■ **PROBLEM DETAILS**
Reproduce the data exactly.

■ **DATA SHOWN**

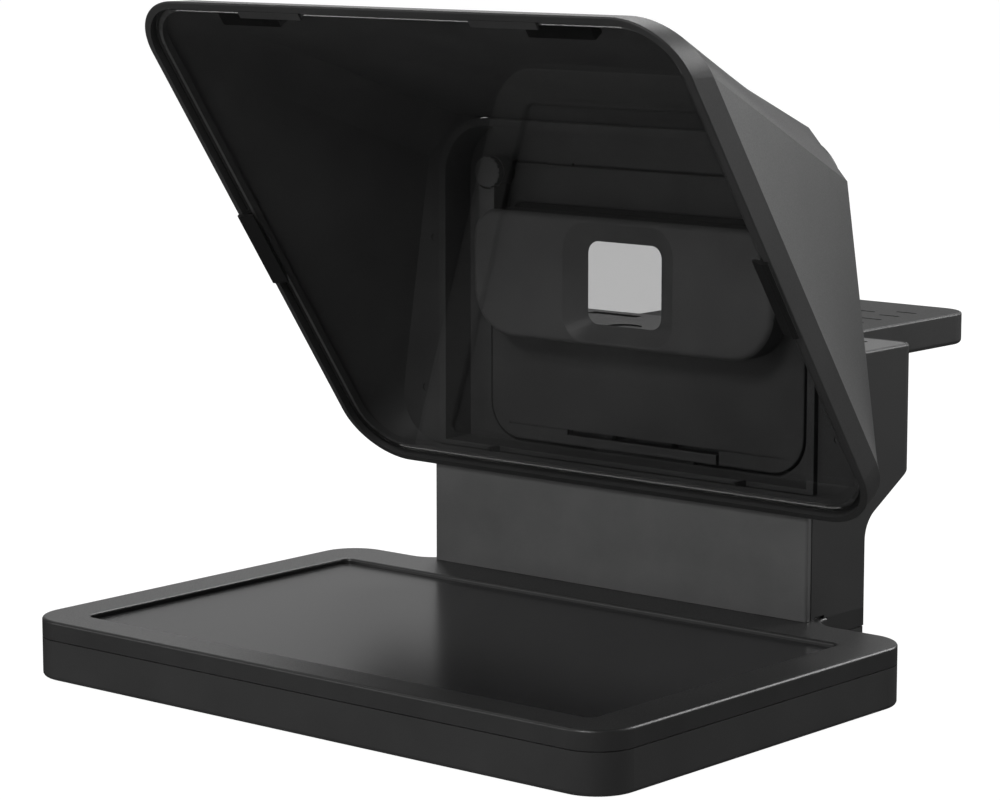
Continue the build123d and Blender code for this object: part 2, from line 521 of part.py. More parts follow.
with BuildPart() as back_plate:
    with BuildSketch(facing_reader(PLATE_BACK)):
        panel(PLATE_W, PLATE_BOTTOM, PLATE_TOP, PLATE_R)
        panel(SLOT_W, SLOT_BOTTOM, SLOT_TOP, 4, mode=Mode.SUBTRACT)
        panel(LATCH_W + 1.2, PLATE_BOTTOM - 1, NOTCH_TOP, mode=Mode.SUBTRACT)
    extrude(amount=PLATE_T)
    fillet(back_plate.edges().group_by(Axis.Y)[0].filter_by(lambda e: e.center().Z > PLATE_TOP - 13), 0.5)
    box_pair(HOOK_X - HOOK_W / 2, HOOK_X + HOOK_W / 2, (PLATE_FRONT + 1.2, PLATE_TOP - 1),
             (PLATE_FRONT + 2.4, PLATE_TOP + HOOK_H))
    box_pair(LATCH_W / 2 - 0.1, 55, (PLATE_FRONT - 1, NOTCH_TOP - 0.3), (PLATE_FRONT + 0.4, NOTCH_TOP + 0.2),
             Mode.SUBTRACT)
    box_pair(LATCH_W / 2, LATCH_W / 2 + 2.6, (PLATE_FRONT + 0.9, PLATE_BOTTOM - 1),
             (PLATE_FRONT + 2.3, NOTCH_TOP), Mode.SUBTRACT)
    rods(Plane.XY.offset(NOTCH_TOP - 0.1), [(-SPRING_X, SPRING_Y), (SPRING_X, SPRING_Y)], 1.2,
         SPRING_TOP - NOTCH_TOP + 0.1, Mode.SUBTRACT)
save(back_plate.part, "back_plate")

with BuildPart() as release_latch:
    box_between((-LATCH_W / 2, LATCH_FRONT, LATCH_BOTTOM), (LATCH_W / 2, LATCH_BACK, LATCH_TOP))
    fillet(release_latch.edges().filter_by(Axis.X).group_by(Axis.Y)[0], 0.4)
    box_pair(LATCH_W / 2 - 0.5, LATCH_W / 2 + 2.2, (PLATE_FRONT + 1.1, LATCH_BOTTOM),
             (PLATE_FRONT + 2.1, LATCH_TOP))
    box_between((-20, PLATE_FRONT + 1.0, FRAME_BOTTOM + 0.4), (20, PLATE_FRONT + 2.6, LATCH_BOTTOM + 0.5))
    rods(Plane.XY.offset(LATCH_TOP - 1.1), [(-SPRING_X, SPRING_Y), (SPRING_X, SPRING_Y)], 1.2, 2,
         Mode.SUBTRACT)
save(release_latch.part, "release_latch")

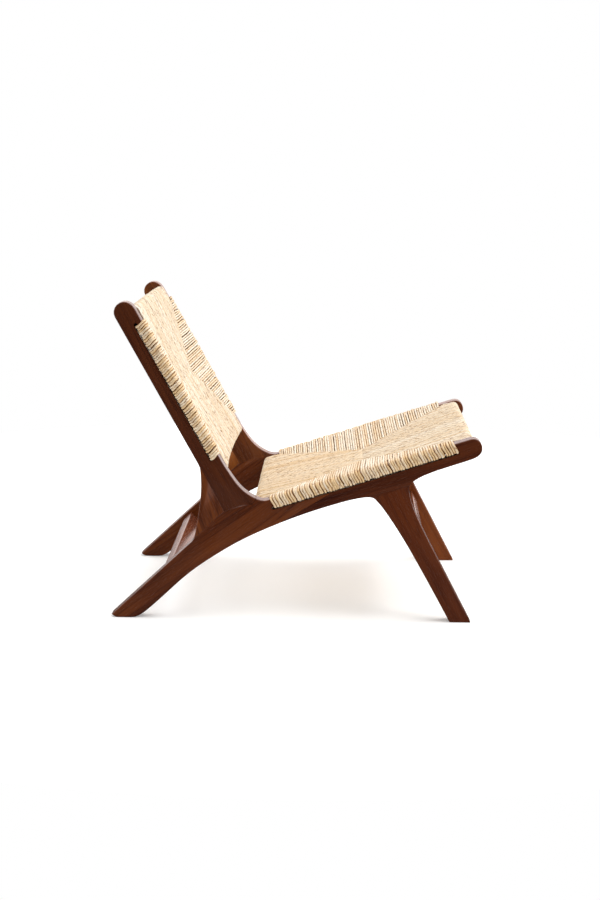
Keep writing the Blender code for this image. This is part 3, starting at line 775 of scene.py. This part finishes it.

■ **RESULT FOR THIS TASK**
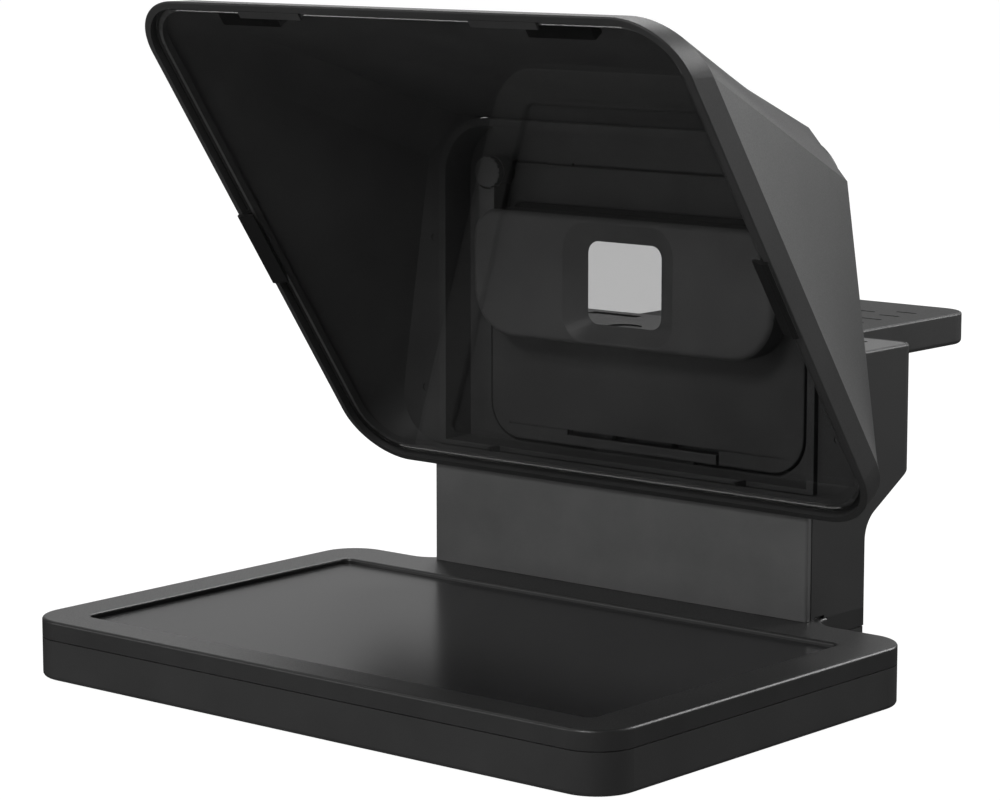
Continue the build123d and Blender code for this object: part 2, from line 521 of part.py. More parts follow.
with BuildPart() as back_plate:
    with BuildSketch(facing_reader(PLATE_BACK)):
        panel(PLATE_W, PLATE_BOTTOM, PLATE_TOP, PLATE_R)
        panel(SLOT_W, SLOT_BOTTOM, SLOT_TOP, 4, mode=Mode.SUBTRACT)
        panel(LATCH_W + 1.2, PLATE_BOTTOM - 1, NOTCH_TOP, mode=Mode.SUBTRACT)
    extrude(amount=PLATE_T)
    fillet(back_plate.edges().group_by(Axis.Y)[0].filter_by(lambda e: e.center().Z > PLATE_TOP - 13), 0.5)
    box_pair(HOOK_X - HOOK_W / 2, HOOK_X + HOOK_W / 2, (PLATE_FRONT + 1.2, PLATE_TOP - 1),
             (PLATE_FRONT + 2.4, PLATE_TOP + HOOK_H))
    box_pair(LATCH_W / 2 - 0.1, 55, (PLATE_FRONT - 1, NOTCH_TOP - 0.3), (PLATE_FRONT + 0.4, NOTCH_TOP + 0.2),
             Mode.SUBTRACT)
    box_pair(LATCH_W / 2, LATCH_W / 2 + 2.6, (PLATE_FRONT + 0.9, PLATE_BOTTOM - 1),
             (PLATE_FRONT + 2.3, NOTCH_TOP), Mode.SUBTRACT)
    rods(Plane.XY.offset(NOTCH_TOP - 0.1), [(-SPRING_X, SPRING_Y), (SPRING_X, SPRING_Y)], 1.2,
         SPRING_TOP - NOTCH_TOP + 0.1, Mode.SUBTRACT)
save(back_plate.part, "back_plate")

with BuildPart() as release_latch:
    box_between((-LATCH_W / 2, LATCH_FRONT, LATCH_BOTTOM), (LATCH_W / 2, LATCH_BACK, LATCH_TOP))
    fillet(release_latch.edges().filter_by(Axis.X).group_by(Axis.Y)[0], 0.4)
    box_pair(LATCH_W / 2 - 0.5, LATCH_W / 2 + 2.2, (PLATE_FRONT + 1.1, LATCH_BOTTOM),
             (PLATE_FRONT + 2.1, LATCH_TOP))
    box_between((-20, PLATE_FRONT + 1.0, FRAME_BOTTOM + 0.4), (20, PLATE_FRONT + 2.6, LATCH_BOTTOM + 0.5))
    rods(Plane.XY.offset(LATCH_TOP - 1.1), [(-SPRING_X, SPRING_Y), (SPRING_X, SPRING_Y)], 1.2, 2,
         Mode.SUBTRACT)
save(release_latch.part, "release_latch")

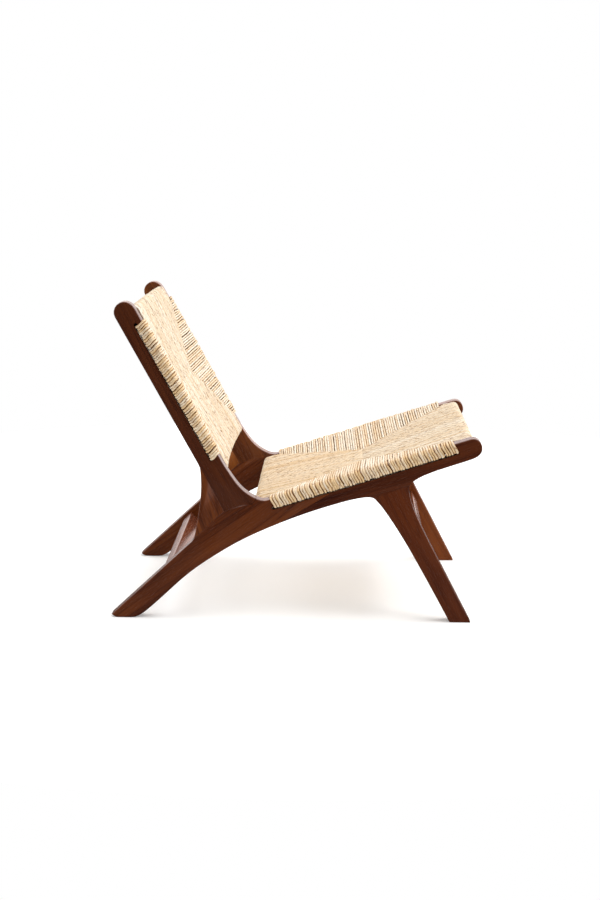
Keep writing the Blender code for this image. This is part 3, starting at line 775 of scene.py. This part finishes it.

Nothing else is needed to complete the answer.